The document was set for hearing next Monday in court of Superior Judge Mildred Lillie. It stated that Hubbard is not in California but named Frank B. Dessler, 39, an executive of the local Hubbard Dianetics Foundation, as the person holding the child.

Conspirary Charged

Through Atty. Caryl Warner, Mrs. Hubbard stated that Dessler and Richard B. de Mille, 29, whom he identified as the son of Film Director Cecil B de Mille, and her husband conspired last Feb. 24 to kidnap the child.

That night, at 11 o'clock, according to the petition, they took the baby from her nursery at 2600 S Hoover St. "without food, bedclothes or diaper changes to West Los Angeles." Alexis was left in a nurses' registry agency there under the name of Anne Marie Olson, she said.

The director of the agency later reported to Beverly Hills police the suspicious circumstances under which the child was received, Mrs. Hubbard set forth.

Clad in Nightgown

She said she was asleep when the child disappeared, and after the men left the agency, she said, they drove to her house forced her against her will to go into an automobile although she was wearing only a nightgown.

De Mille drove, she continued, while Hubbard subdued her with a "hammerlock, causing strangulation and thus preventing any outcry.''

Dessler remained in Los Angeles County with the child, Mrs. Hubbard declared, while De Mille drove her and her husband to Yuma.

She said she pleaded with Hubbard to tell her what he was going to do.

Urged to Kill Herself

He told her she would never see her baby again, she said, and that If she really loved him, she would kill herself and thus save him further bother with her."

Mrs. Hubbard further said that she warned her husband that kidnapping was a capital offense and that he should release her. Thereupon he told her, she said, that if she would sign a paper that she had gone with him voluntarily he would release her and return their child to her.

Attached to the petition was a photo copy of a note:

"Feb. 25. To Frank—This will authorize Sara to take Alexis to live with her when she has a house. (Signed) Ron H. Hubbard, Baby-Sitters, Inc., Hollywood phone book. Give Sara the baby's address now so Sara can see her."

Drives Back to City

Hubbard threatened to "track her down" if she took the baby away before he gave permission, she said. He then went East by plane, she said, and she drove the automobile back to Los Angeles.

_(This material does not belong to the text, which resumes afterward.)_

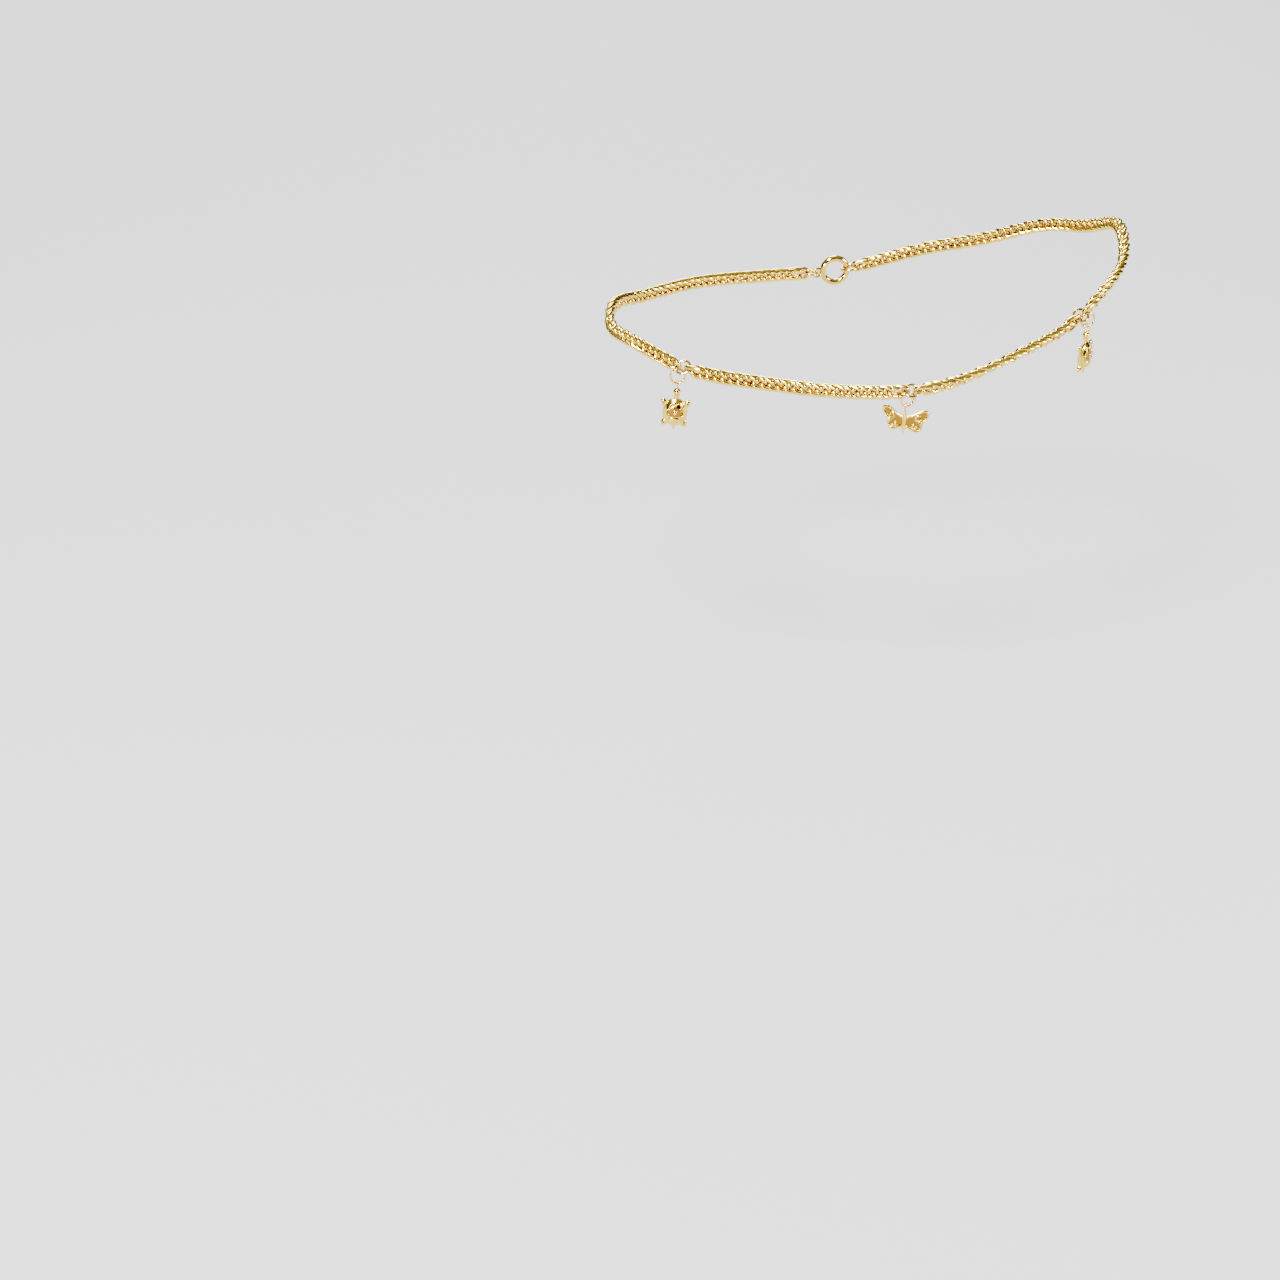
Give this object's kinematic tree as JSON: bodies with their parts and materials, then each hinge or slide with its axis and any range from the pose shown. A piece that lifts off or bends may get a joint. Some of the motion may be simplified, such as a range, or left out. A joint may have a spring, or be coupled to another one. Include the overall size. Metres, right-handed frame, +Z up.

She found the nurses agency, she continued, and inquired by telephone if the child was there. When informed that the baby was, she said, she went there—only to find that two men had just left with the baby.

Hubbard, whose book, "Dianetics," was a best seller last year, and whose psychiatric laboratories have been established in many cities throughout the country, was arrested last November, assessed a $50 fine and given six months probation for leaving his child Alexis unattended in a parked car.